A response spectrum is created by performing a transient analysis of a certain ground motion time-history on a set of 1 degree of freedom oscillators of varying frequency. The peak response of each oscillator over the duration of the transient becomes a point on the response spectrum graph vs. the frequency or period of the oscillator that produced it. Usually the peak responses are enveloped by a set of straight lines. The peak responses can be in the form of displacement, velocity or acceleration. Sometime all three are plotted simultaneously on a single tripartite graph vs. period instead of frequency and using log-log scales with the apparent purpose of discouraging the uninitiated from attempting to use the method.
The graph has the same information in the three different forms since for a given frequency, displacement, velocity and acceleration differ by the ratio omega and omega^2.
It’s not always explicitly indicated on the response spectrum graph that it was obtained assuming a certain amount of damping. As a result, it is not uncommon for users to specify damping in conjunction with a spectrum analysis and expect that it will diminish the response to the response spectrum. It doesn’t, damping is already “in there.” Damping input is used, however, to interpolate between multiple spectrums of different damping values [SV,damping ratio]. When damping has been specified as a material property the interpolation is done on mode by mode based on the amount of strain energy per material a mode has. Damping is also used by some of the combination methods to combine closely spaced modes.

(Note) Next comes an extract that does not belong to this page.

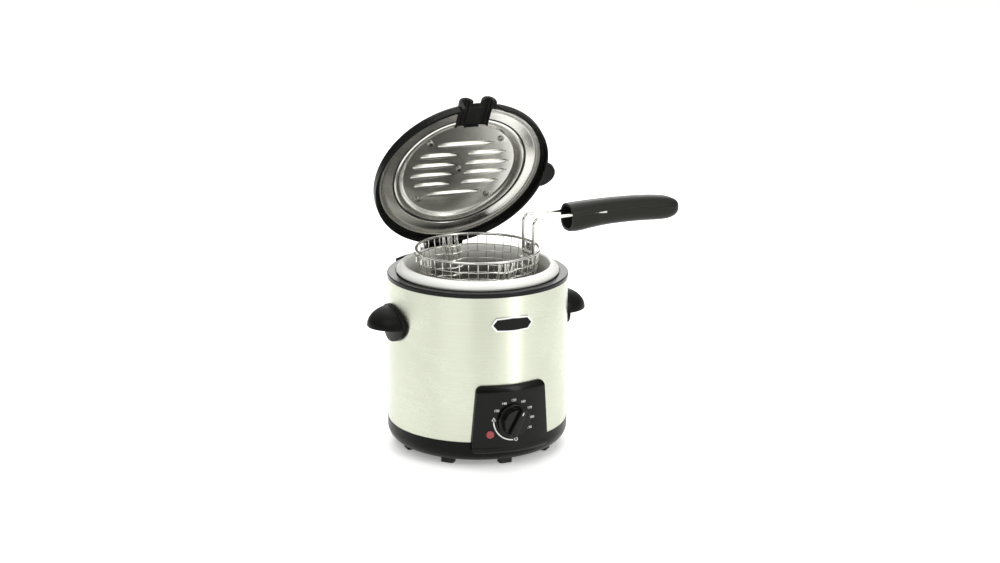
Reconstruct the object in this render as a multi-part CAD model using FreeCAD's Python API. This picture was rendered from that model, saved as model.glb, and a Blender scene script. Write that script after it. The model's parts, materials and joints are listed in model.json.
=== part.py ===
import FreeCAD, Part
import math
import os

# Deep fryer for the kitchen worktop: a round steel body with a loose pot, a wire
# basket and a hinged lid with a filter. Millimetres, +Z up, the front is -Y.
# The origin is the body's axis on the worktop. Rest pose: lid open, basket raised.

# ---- driving dimensions: body ------------------------------------------------
BODY_R = 92.5            # outer radius of the steel wrap
WRAP_T = 0.6             # sheet thickness of the wrap
WALL_LOW = 28.4          # height of the wrap's lower edge
RIM_Z = 178.0            # height of the wrap's upper edge, datum of the pot and the lid
FOOT_COUNT = 8
FOOT_R = 74.5            # radius of the circle that the feet stand on
BASE_R = 93.0            # outer radius of the plastic base tub
BASE_Z = 5.6             # underside of the base tub, and height of the feet
BASE_FLOOR = 3.0
RING_TOP = RIM_Z + 4.5   # upper face of the plastic top ring
BASE_SCREW_R = 66.0
BASE_SCREW_AZ = (30.0, 150.0, 210.0, 330.0)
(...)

What makes a response spectrum so useful is that the peak response of a single mode of a multi-dof model to a transient excitation can be computed from the peak response of a single dof oscillator of the same frequency. I’ve never lost a sense of wonder at this beautiful property of structural modes and it still interests me to think about questions like - At what location in my mode shape will I find this peak response? Because of this property of modes, every supplier of equipment or structure on a job site can perform a dynamic evaluation by a simple mode combination all using the same response spectrum, whether they are analyzing a fire hydrant or a “sky scraper.”
To summarize, you should do a response spectrum if you or someone else has created one for you. If you have a specification for the ground motion itself, do a harmonic, random vibration or transient analysis. If your spectrum has units of g2/hz do a Random Vibration analysis, which although referred to as a spectrum method is more like a harmonic sweep than a response spectrum An excellent reference on this topic is the book, “Response spectrum method in seismic analysis and design of structures” by Ajay Gupta.